Por isso, reforçou a galardoada, «se houvesse mais homens a desenhar as políticas, a dar ideias, mais sociedade civil com participação ativa dos homens,», talvez a situação fosse bem diferente.

 

Na cerimónia de entrega do galardão, o presidente da Câmara de Lagoa começou por sublinhar que «a igualdade é ainda uma batalha. Era bom que já não fosse». O Prémio Maria Barroso, criado pelo Município lagoense, com o valor de 30 mil euros, pretende distinguir, de dois em dois anos, pessoas que se tenham destacado nesse trabalho pela «Igualdade, Género e Cidadania».

Sobre o Prémio Maria Barroso, que evoca «uma mulher que não se limitou a estar ao lado de um grande homem, foi ela própria, e por mérito próprio, uma grande mulher», o edil Francisco Martins salientou a prática da sua própria autarquia: «não vale a pena criarmos prémios, termos mais uma bandeira, mais um selo para pôr na porta. Temos é que interiorizar que isto é estruturante na política que levamos a cabo no Município».

«Queremos uma sociedade em que todos tenham o seu lugar», reforçou, recordando que, embora por acaso, «nos cargos de dirigentes da Câmara de Lagoa a paridade é respeitada, mas por uma questão de meritocracia. Chegamos a um patamar em que homens e mulheres estão no seu lugar por mérito».

Em relação à Igualdade de Género, Francisco Martins sublinhou que, em Lagoa, onde até existe uma Conselheira para a Igualdade, o tema é transversal a todos os departamentos: «isto não é um assunto da Ação Social, como se as mulheres fossem carenciadas, só por serem mulheres».

O presidente da Câmara fez ainda questão de salientar o papel do Grupo Vila Vita neste Prémio Maria Barroso, cujo montante (30 mil euros bienais) é por ele financiado. Mas não foi esse o aspeto sublinhado pelo autarca, antes o facto de Vila Vita ser «um exemplo de uma empresa que trata todos [os seus funcionários] com igualdade e acima do que é obrigada».

 

Um retrato de Maria Barroso, pintado por Patico, oferecido à primeira galardoada com o prémio

Rosa Monteiro, secretária de Estado para a Cidadania e a Igualdade, presente na cerimónia, começou por salientar a homenagem a uma pessoa como Maria do Céu Cunha Rego, pelo seu «contributo para os avanços que temos tido em Portugal».

E cumprimentou também o presidente da Câmara de Lagoa, quer pela instituição do prémio, quer, sobretudo, «pelas políticas que promove», pelo «trabalho empenhado, sério e efetivo», garantindo a «transversalidade destas matérias da Igualdade». «As políticas da Igualdade não podem continuar acantonadas nas áreas sociais, porque estão presentes em todos os aspetos da vida», acrescentou Rosa Monteiro.

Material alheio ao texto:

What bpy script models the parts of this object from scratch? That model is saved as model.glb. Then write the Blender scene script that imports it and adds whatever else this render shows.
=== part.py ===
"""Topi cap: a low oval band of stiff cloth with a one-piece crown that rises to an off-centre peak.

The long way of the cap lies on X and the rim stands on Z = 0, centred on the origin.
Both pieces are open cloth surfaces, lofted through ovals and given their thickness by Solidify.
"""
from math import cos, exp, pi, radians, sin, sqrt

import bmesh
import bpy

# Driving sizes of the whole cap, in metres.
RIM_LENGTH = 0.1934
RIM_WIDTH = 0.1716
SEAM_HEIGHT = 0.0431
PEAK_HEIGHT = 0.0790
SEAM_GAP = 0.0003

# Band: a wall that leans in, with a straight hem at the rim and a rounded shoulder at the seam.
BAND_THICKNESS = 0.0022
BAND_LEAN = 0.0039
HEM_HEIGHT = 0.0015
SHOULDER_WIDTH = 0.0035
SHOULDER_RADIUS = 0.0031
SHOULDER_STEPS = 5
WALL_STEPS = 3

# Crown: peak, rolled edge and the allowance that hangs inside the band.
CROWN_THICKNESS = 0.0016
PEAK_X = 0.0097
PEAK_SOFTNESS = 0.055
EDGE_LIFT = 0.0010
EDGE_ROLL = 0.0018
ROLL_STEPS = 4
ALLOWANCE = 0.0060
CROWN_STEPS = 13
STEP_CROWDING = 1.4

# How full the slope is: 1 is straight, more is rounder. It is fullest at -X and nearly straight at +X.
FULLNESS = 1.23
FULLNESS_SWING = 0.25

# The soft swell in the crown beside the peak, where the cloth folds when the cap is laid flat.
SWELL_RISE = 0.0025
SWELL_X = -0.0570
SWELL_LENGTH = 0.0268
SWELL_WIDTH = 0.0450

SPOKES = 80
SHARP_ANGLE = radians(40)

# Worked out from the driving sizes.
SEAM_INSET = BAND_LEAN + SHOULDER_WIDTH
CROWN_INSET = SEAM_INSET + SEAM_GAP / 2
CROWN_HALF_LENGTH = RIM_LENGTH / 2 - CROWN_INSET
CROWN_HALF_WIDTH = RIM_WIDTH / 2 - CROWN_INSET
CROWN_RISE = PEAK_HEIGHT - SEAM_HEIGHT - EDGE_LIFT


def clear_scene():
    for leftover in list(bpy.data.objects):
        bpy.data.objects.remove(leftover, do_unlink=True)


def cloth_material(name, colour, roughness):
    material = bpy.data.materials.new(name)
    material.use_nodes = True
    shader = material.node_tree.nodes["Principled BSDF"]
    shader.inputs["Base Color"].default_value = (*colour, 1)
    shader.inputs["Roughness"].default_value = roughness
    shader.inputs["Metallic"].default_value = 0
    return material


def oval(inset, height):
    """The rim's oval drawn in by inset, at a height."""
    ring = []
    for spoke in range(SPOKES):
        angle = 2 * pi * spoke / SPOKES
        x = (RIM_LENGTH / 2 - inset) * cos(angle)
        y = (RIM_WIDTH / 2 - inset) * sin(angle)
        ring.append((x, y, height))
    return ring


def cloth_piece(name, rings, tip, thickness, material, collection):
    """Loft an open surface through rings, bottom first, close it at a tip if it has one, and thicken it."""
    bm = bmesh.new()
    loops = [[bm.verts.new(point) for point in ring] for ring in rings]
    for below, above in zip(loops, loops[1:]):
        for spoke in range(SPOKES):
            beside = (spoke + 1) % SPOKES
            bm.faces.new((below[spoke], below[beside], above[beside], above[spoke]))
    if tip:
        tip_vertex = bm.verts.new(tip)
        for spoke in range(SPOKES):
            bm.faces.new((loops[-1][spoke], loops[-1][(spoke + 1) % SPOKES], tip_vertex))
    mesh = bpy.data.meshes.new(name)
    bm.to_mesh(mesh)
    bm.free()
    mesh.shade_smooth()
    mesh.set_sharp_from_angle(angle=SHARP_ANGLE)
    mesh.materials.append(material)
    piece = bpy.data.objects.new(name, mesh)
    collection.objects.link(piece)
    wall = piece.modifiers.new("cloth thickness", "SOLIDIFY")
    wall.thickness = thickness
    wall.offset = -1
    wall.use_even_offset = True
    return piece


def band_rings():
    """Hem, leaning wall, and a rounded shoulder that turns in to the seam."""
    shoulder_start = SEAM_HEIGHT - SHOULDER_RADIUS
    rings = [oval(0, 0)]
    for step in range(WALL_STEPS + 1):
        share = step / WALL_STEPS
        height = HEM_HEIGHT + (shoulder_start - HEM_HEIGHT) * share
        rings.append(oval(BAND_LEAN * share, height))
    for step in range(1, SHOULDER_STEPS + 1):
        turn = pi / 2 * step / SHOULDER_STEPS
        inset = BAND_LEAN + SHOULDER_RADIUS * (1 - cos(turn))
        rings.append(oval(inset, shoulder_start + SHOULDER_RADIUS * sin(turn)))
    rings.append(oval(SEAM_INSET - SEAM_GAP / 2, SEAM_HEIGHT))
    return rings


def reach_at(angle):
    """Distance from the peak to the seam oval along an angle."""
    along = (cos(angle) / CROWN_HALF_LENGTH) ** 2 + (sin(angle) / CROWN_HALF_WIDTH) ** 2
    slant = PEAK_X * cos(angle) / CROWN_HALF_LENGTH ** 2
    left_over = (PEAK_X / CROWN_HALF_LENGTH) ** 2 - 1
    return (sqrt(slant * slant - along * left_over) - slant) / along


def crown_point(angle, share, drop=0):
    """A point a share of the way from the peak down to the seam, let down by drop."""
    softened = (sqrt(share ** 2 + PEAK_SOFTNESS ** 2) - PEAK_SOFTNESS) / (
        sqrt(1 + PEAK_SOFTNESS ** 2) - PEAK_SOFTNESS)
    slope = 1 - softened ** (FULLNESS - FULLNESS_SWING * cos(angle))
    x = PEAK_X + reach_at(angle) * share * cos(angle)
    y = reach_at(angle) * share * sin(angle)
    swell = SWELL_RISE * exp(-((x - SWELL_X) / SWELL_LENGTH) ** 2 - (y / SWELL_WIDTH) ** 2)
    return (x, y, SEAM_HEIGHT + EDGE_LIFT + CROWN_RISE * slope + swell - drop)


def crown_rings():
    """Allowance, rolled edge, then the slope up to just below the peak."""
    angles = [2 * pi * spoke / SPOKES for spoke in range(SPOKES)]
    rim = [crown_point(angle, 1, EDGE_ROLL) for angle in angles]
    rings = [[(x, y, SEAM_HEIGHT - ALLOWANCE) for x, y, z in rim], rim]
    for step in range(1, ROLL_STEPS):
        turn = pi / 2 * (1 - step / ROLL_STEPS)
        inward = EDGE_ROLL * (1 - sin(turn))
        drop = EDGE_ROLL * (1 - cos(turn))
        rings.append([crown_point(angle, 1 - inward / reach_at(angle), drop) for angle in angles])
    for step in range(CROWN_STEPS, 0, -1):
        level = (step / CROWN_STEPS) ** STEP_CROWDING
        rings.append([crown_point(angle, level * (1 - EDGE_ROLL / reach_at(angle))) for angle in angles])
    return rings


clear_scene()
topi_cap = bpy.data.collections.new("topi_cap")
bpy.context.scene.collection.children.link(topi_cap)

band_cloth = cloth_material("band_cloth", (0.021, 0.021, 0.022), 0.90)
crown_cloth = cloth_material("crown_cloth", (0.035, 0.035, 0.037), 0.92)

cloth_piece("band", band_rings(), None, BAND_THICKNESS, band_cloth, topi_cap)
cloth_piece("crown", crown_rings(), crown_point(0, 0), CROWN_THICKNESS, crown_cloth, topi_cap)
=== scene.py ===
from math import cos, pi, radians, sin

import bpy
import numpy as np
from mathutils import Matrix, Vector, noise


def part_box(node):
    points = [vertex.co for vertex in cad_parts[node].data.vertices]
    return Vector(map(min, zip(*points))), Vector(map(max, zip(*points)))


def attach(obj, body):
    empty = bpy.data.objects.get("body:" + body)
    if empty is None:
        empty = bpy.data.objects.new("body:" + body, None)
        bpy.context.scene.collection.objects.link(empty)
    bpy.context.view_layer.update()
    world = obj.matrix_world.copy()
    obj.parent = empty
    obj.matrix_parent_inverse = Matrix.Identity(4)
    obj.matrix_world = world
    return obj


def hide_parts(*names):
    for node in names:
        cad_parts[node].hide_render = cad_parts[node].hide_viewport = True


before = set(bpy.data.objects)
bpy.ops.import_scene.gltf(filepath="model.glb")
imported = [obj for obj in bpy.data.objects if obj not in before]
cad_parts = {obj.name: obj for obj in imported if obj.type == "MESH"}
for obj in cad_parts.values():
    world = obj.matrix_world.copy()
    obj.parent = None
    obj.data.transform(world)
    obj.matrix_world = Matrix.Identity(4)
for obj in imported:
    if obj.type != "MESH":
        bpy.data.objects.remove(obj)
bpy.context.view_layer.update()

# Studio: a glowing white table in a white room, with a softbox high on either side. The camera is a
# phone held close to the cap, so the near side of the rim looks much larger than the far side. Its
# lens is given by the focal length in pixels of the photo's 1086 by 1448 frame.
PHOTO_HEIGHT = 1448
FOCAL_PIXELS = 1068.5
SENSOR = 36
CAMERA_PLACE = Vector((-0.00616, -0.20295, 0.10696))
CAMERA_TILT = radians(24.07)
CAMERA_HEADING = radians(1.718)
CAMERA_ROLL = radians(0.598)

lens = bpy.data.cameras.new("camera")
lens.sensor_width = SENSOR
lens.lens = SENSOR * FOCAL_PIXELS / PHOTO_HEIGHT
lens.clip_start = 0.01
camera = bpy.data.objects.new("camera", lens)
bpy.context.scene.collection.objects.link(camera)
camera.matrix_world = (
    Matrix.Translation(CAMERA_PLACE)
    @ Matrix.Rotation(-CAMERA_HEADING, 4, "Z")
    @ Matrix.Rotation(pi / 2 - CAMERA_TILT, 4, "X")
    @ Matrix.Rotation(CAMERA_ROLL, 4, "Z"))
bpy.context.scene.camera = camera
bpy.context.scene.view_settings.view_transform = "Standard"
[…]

Quanto à homenageada, a secretária de Estado considerou a «distinção justíssima» e destacou o seu «contributo para o manancial de políticas de igualdade no nosso país», que nasceram e cresceram com a democracia em Portugal.

No entanto, avisou, «neste momento há perigo e ameaça de retrocesso nestas questões».

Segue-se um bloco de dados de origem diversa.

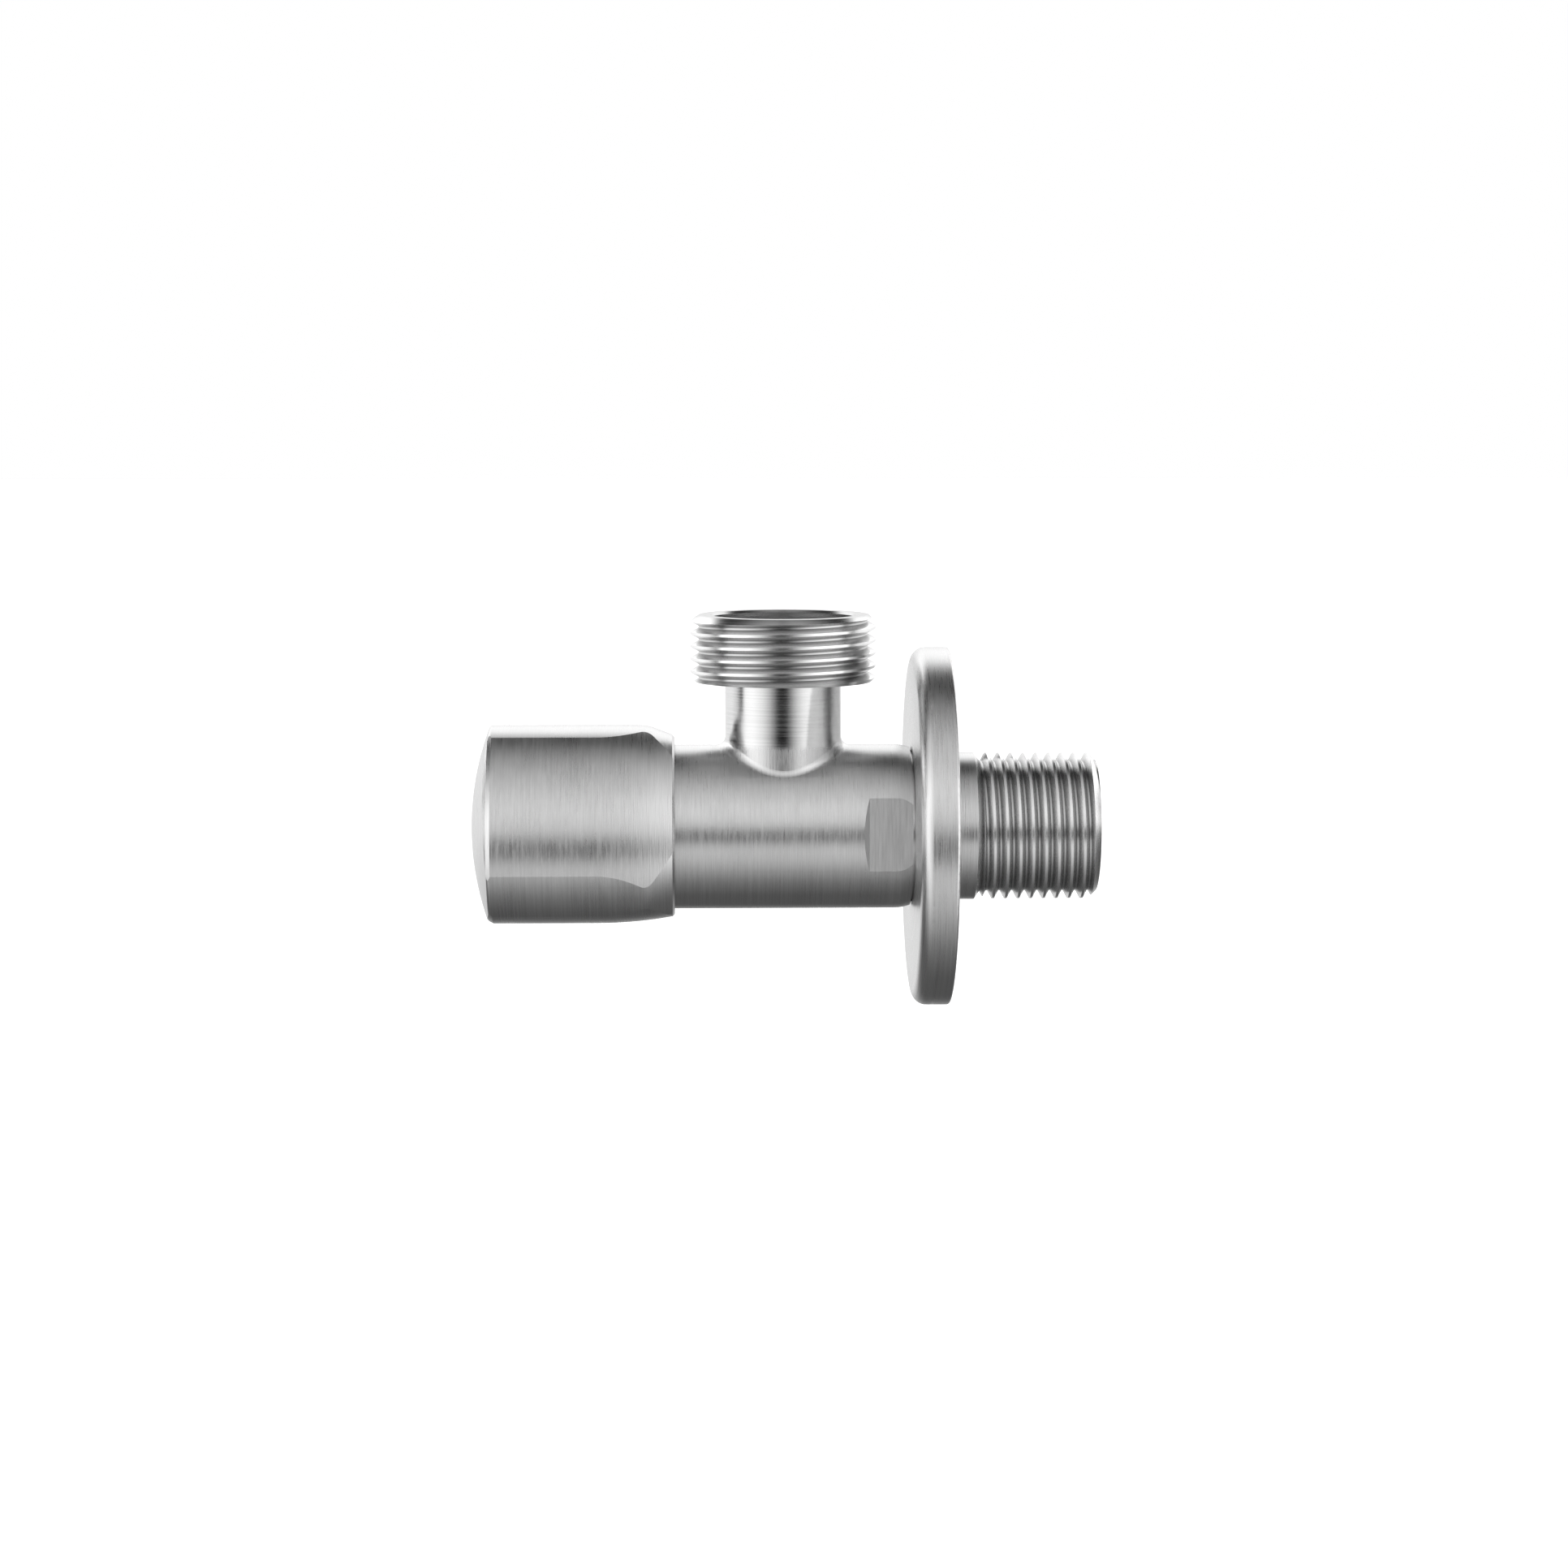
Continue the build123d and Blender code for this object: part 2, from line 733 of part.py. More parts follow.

João Soares, em representação da família, disse que estão «todos muito felizes por ter sido a Maria do Céu Cunha Rego a justíssima primeira premiada» com o galardão que leva o nome da sua mãe.

 

A soprano Carla Ponte com Gonçalo Pescada

Maria do Céu Cunha Rego foi a distinguida nesta primeira edição do Prémio Maria Barroso, pelo «seu relevante contributo no desempenho da sua atividade profissional e cívica no domínio da igualdade de género».

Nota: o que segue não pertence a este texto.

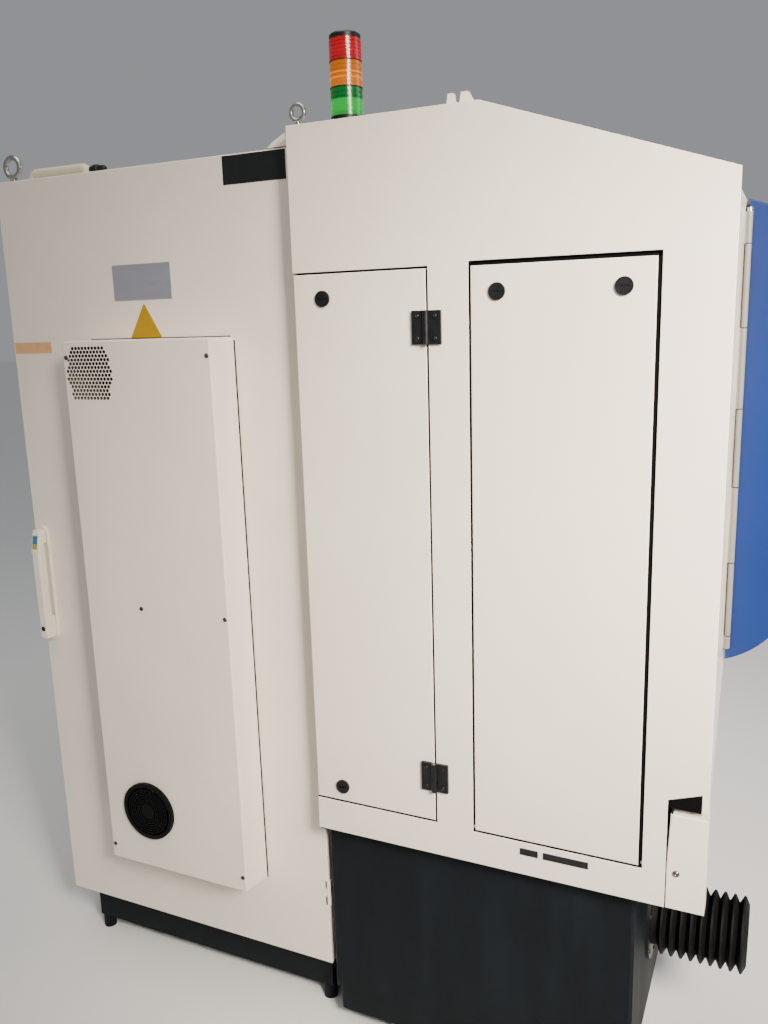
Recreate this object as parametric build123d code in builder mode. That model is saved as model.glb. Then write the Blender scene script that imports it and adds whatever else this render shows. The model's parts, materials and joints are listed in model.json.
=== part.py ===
"""CNC tool grinder: sheet-metal enclosure on a cast base, with an electrical cabinet behind it.

Places are counted in millimetres inward from the left side panel, rearward from
the front face and up from the floor. The datum plane puts that corner in the frame,
whose origin is the middle of the footprint.
"""
import os

from build123d import *

# Sheet metal, gaps and fits
sheet = 2  # thickness of panels
fold = 20  # depth of a door's folded edge
seal = 2  # space between a closed door and the lip behind it
lip = 16  # width of the lip that a door closes on
seam = 3.5  # visible gap round a door
running = 0.05  # radial play of a pin or shaft in its bore
loose = 0.3  # radial play of a fixed round piece in its hole
slide_play = 0.5  # play between a slide and its way

# Enclosure
body_width = 1500
body_depth = 790
body_bottom = 531
ridge = 1958  # roof height where it is flat
ridge_start = 417  # where the slope meets the flat
eave = ridge - 143  # top of the side sheets at the front face
roof_step = 33  # how far the roof sheet lies below the side sheets there
front_recess = 60  # how far the apron stands behind the front face
front_edge_outer = body_bottom + 204  # lower edge of the front face at the corners
front_edge_middle = body_bottom + 420  # lower edge of the front face below the door
front_edge_run = 200  # width over which that edge climbs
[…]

Do vasto percurso da galardoada, o júri deste Prémio destacou «a forte influência na introdução na agenda nacional e europeia das matérias associadas à conciliação trabalho/família e vida privada».

Maria do Céu Cunha Rego nasceu em Elvas, em 1950, e formou-se em direito em 1973. Foi secretária de estado para a igualdade no Governo de António Guterres. Foi presidente da Comissão para a Igualdade no Trabalho e no Emprego, vice presidente da Comissão para a Igualdade e para os Direitos das Mulheres, membro do conselho de administração do Instituto Europeu para a Igualdade de Género. Mantém atualmente uma participação ativa ao nível da academia e da vida pública em geral.

A abrir e a fechar a cerimónia, que teve lugar nos claustros do Convento de S. José, a soprano Carla Pontes, acompanhada primeiro pela harpa de Helena Madeira e depois pelo acordeão de Gonçalo Pescada, interpretou canções do reportório de José Afonso e outras da tradição popular de Portugal e não só. No fim, houve um apontamento teatral pelo ator João Pedro Correia. «A mulher é…».